Now, however, children are worse than useless. Far from making any economic contribution to family life or even supporting themselves, they loaf around at school all day or otherwise while away the hours in recreation, devouring cash and drastically reducing the family's standard of living. Later, burdened by mortgages and student debt, they are more likely to be relying on their aged parents for even more hand-outs than offering to finance their retirement.
And so, we are presented with a paradox. Just at the point when children have become more expensive and more useless to their parents than at any time in history, they seem to be more adored than ever. Parents and society alike have become obsessively child-centric, tormenting themselves with anxiety over the safety and well-being of babies, toddlers and schoolchildren while simultaneously spoiling and indulging them with unprecedented levels of spending.
It goes on to look at the obsession that modern parents seem to have with their children, how the child must wear the best clothes, must attend the best pre-school, must have the very best time with Mummy and daddy when Mummy and Daddy ever find the time to have it with them. In short, the drive to have the perfect child experiencing the perfect childhood while receiving the perfect preparation for their adult life would seemingly exhaust a person . . . to the point where only one child is preferred. After all, why take the chances that number 2, or number 3, or even number 4 may not be perfect. And a helluva lot more work. So why do it?

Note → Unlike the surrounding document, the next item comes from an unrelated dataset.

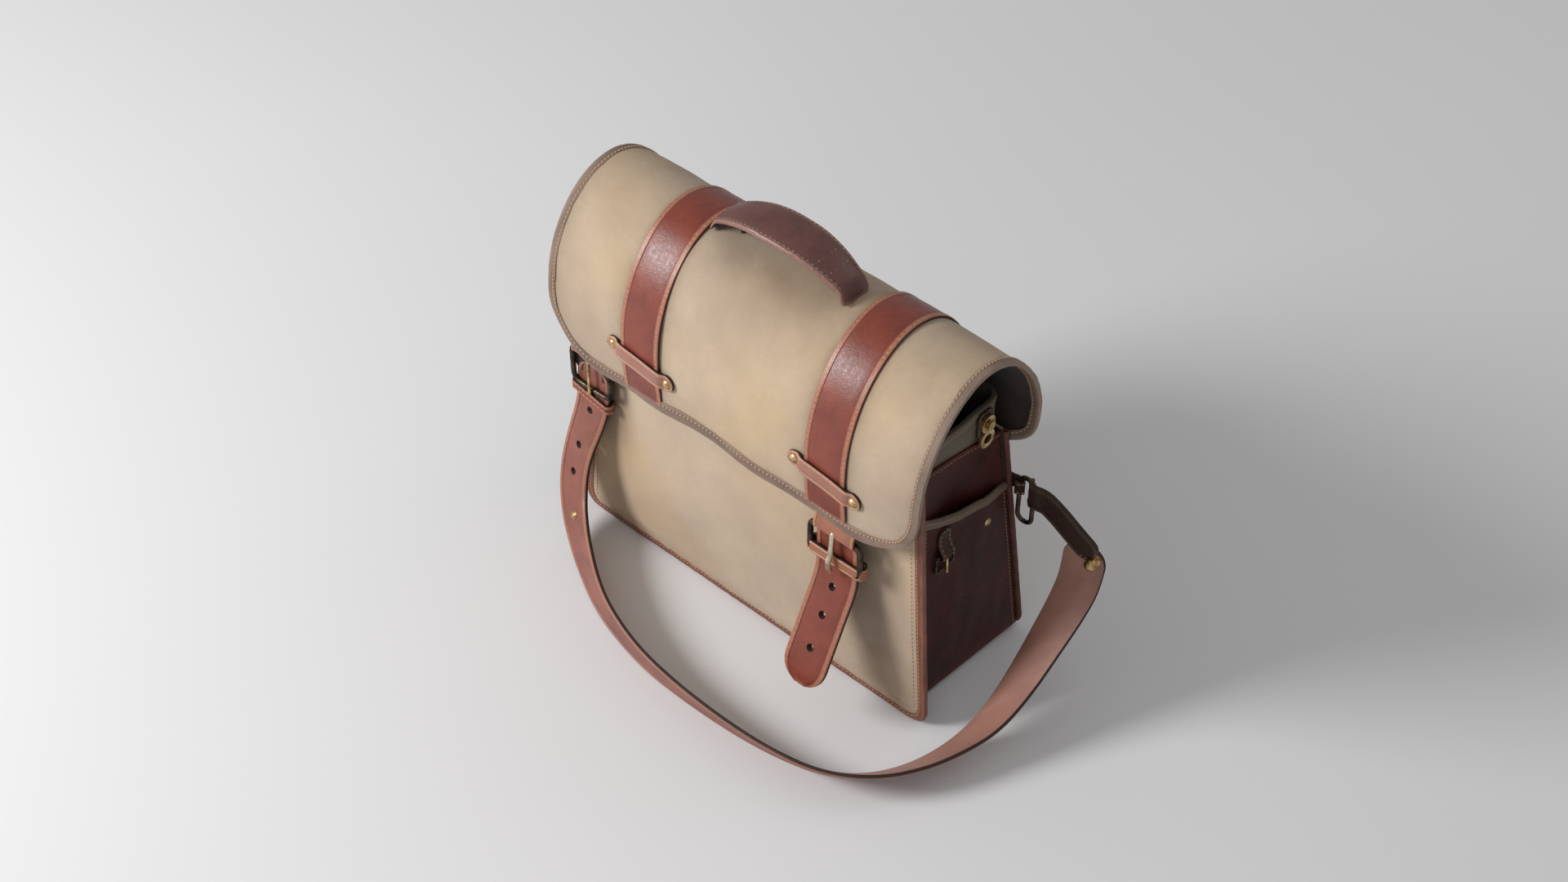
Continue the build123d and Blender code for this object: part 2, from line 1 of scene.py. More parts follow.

I can see where it would be easy for someone to justify - albeit wrongly - having the abortion: I'm doing it for my child, since a sibling might take away the resources from it and it would not be fair - better to have one that can have it all than two or three that have to fight for my money/affection/time/attention. One happiest child is better than two who are, at best, adequatesatisfiedied. I'm not doing it for me!!
All those who had siblings, raise your hand (raising hers)! All those who had to fight for the last pork chop with your siblings, raise your hand (raising hers)! All those who had to - *gasp* - share a bathroom with your siblings, raise your hand (raising hers)!
All those who would have preferred to be an only child having grown up with your siblings, raise your hand!
(Sound of crickets chirping)
I thought so.
All you "plus 1" people (those born after the first child) who were born after 1973, go thank your mothers.